Thursday, October 3, 2013
NYFF 2013: Abuse of Weakness
Like its heroine, Abuse of Weakness wastes no time looking back, eschewing flashbacks of director Maud Schoenberg (Isabelle Huppert) ruling over a set or being courted by critics at Cannes. Instead, we meet Maud as she wakes up from a twitchy sleep to find herself half paralyzed by a stroke. Director Catherine Breillat doesn’t linger long on her recovery, either. We see enough of sterile, near-silent hospital rooms and painful therapy sessions to know it was a long slog, but we’re soon back home with Maud in her high-ceilinged Paris apartment, where the real story begins—and takes place, for the most part, since she can’t get around without help and she’s too proud to ask for much.
So the world comes to her, primarily in the form of Vilko Piran (Kool Shen), a charming brute she recruits to star in her next film. From his first visit, when he climbs casually onto a bookshelf to get a better look at what’s there, it’s clear that Vilko is as used as Maud is to being top dog, and that these two magnetic people are genuinely fascinated with each other, though it’s not entirely clear why. Vilko soon becomes the leading man in Maud’s life, if not in her movie, pursuing her as if he were an ardent lover—though he kisses her only once, and then very awkwardly. He also gets her to write him more and more checks, apparently of her own free will, until she bankrupts herself.
With her customary genius for baring a character's soul while guarding some private place at her core, Huppert plays Maud's cards close to the vest. Does she find Vilko's fake ardor amusing? Start to believe it and feel the same way? String him along so he'll stay interested in her film—or maybe just in her? Appreciate the fact that he treats her like a force to be reckoned with, not a person with disabilities? The script leaves us guessing, while the actress signals all of those feelings and more, at one time or another, before settling into the imperious calm of her final scene. "It must have been me, because I did it," she tells family members and lawyers after losing everything. "It was me, but it wasn't me."
Loosely based on its director's own relationship with a con man after a severe stroke, Abuse of Weakness is shot full of the intensity, gender politics, and threat of violence that typify Breillat's work, as well as the vividly textured costumes and settings that make even her fairy-tale worlds seem so tactile and lived-in. The paintings of lush, recumbent nudes throughout Maud's apartment force us to focus on what Maud herself would rather forget: her own wrinkled skin and stroke-crippled left side ("half dead," as she refers to it contemptuously) and the vulnerability of the flesh that all human beings are prey to-—even rigorously un-self-pitying type-A's like Maud. The olive skin, dark hair, and rounded curves of Vilko's compliant young wife, Andy (Laurence Ursino), serve a similar function, throwing the ginger-haired Huppert's ropy body, sharp tongue, and sharp angles into relief.

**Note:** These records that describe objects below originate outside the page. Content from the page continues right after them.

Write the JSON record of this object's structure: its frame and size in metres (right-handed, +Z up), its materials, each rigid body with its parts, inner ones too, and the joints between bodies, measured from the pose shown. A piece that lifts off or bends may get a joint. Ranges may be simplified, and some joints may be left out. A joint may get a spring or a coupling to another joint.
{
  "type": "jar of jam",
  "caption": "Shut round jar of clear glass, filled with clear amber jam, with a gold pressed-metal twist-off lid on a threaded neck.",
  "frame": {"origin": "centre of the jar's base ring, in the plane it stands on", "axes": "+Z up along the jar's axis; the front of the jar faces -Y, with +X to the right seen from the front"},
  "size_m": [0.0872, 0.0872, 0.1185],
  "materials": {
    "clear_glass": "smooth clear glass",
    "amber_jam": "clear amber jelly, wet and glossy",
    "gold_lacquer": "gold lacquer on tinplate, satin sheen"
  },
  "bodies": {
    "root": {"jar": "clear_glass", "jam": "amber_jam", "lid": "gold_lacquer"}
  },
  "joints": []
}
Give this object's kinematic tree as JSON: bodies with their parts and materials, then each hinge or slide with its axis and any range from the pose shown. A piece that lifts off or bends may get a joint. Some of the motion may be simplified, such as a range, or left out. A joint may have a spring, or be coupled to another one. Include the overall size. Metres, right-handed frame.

At the heart of the story is another of Breillat's common themes: how much of human behavior, even our own, is a mystery to us. Maud may not know why she signed over all her money to Vilko, but she has learned at least one thing from her experience, as have we from the film. As Breillat put it in the Q&A after the film's New York Film Festival press screening: "The abuse of weakness, there is something delicious...you are very happy when it is happening to you."